Yuanhao Wang will present his General Exam on Friday, October 21, 2022 at 12pm via Zoom.

Zoom link: https://princeton.zoom.us/j/4269281435

The members of his committee are as follows: Chi Jin (adviser), Huacheng Yu, and Jason Lee

Abstract
Reinforcement learning (RL) is an interactive decision making problem where an agent tries to maximize its cumulative reward through interacting with an unknown environment. RL has seen a surge of interest over the past decade, fueled primarily by its empirical success in a wide range of tasks, including Atari games, Go, robotics and dialogue systems.
 Motivated by and complementing empirical research, theoretical understanding of RL has also made substantial progress in the past few years. In the most basic case, tabular RL, minimax optimal algorithms have been identified and analyzed. Recent focus of research in the tabular case has shifted toward instance dependent bounds, adversarial settings and multi-agent RL.
However, the tabular case fails to capture many real-world problems where the number of states is huge or infinite, in which case function approximation is necessary. In contrast to the usual supervised learning case where complexity measures such as VC dimension are able to characterize the feasibility of learning, the search for structural assumptions that would empower efficient RL remains inconclusive. It has been conjectured and recently proven that realizability alone is insufficient even for linear function approximation, making stronger conditions necessary.

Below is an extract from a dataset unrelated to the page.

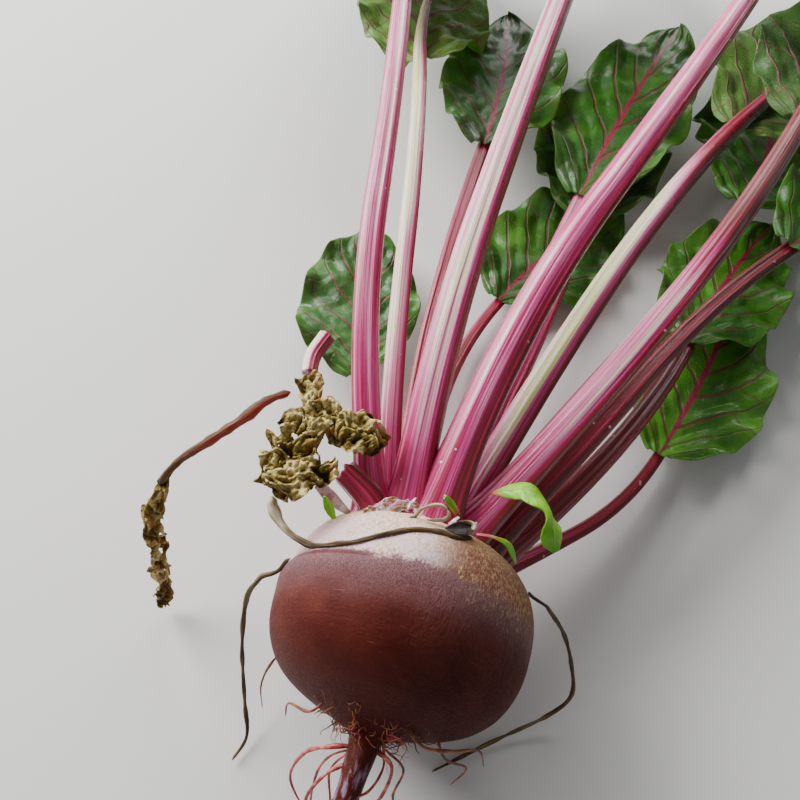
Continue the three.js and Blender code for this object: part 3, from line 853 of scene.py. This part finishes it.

Several candidates include low Bellman rank, low witness rank and low Bellman-Eluder dimension, yet the picture is far from complete.
My research focus would be on improving the theoretical understanding of RL by addressing some of the aforementioned challenges, such as those about multi-agent learning and function approximation RL. On the multi-agent side, I would like to investigate which solution concepts, such as rationalizability, no-regret and various equilibria, are attainable in RL. On the function approximation side, I hope to identify minimal structural assumptions that permit efficient RL.

Reading List:
https://docs.google.com/document/d/14rchqe0CO9DI9IvmXnFkNX4lf8HahLWtn1tAU0GBDgw/edit?usp=sharing

Everyone is invited to attend the talk, and those faculty wishing to remain for the oral exam following are welcome to do so.